Russia has been accused of interfering in a string of elections, most notably the 2016 vote that put US President Donald Trump in the White House, and Britain's Brexit referendum.

Macron predicted Moscow would be "extremely aggressive" in this arena "in the months and years to come".

But the French leader, who hopes to be re-elected in 2022, stressed that Russia was not alone in meddling in foreign elections.

He said "conservative actors from America's ultra-right" had sought to interfere in European elections and the French president urged European intelligence agencies to cooperate more closely.

So-called deep fake videos and information designed to mislead and divide were spreading online without accountability, Macron added, calling for an urgent response.

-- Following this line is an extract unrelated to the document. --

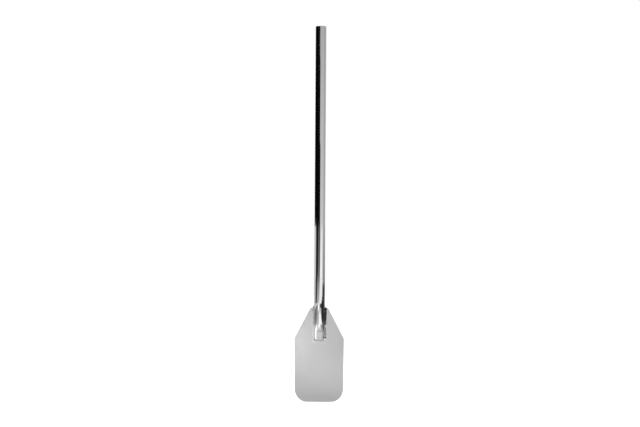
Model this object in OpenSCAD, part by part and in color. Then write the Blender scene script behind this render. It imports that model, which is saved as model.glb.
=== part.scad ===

Europe accuses US of global retreat

US Secretary of State Mike Pompeo on Saturday traded barbs with European leaders over diminishing Western influence, rejecting as "grossly over-exaggerated" their claims that Washington had retreated from the global stage.

Speaking at the Munich Security Conference, Pompeo sought to assuage European anxiety over the transatlantic bond under an unpredictable President Donald Trump, saying: "The West is winning and we're winning together."

But he was immediately contradicted by French President Emmanuel Macron, who warned of "a weakening of the West".

The annual gathering of world leaders, generals and diplomats to discuss security challenges has been dominated by fears over the West's diminishing role in the face of a more assertive stance by both China and Russia.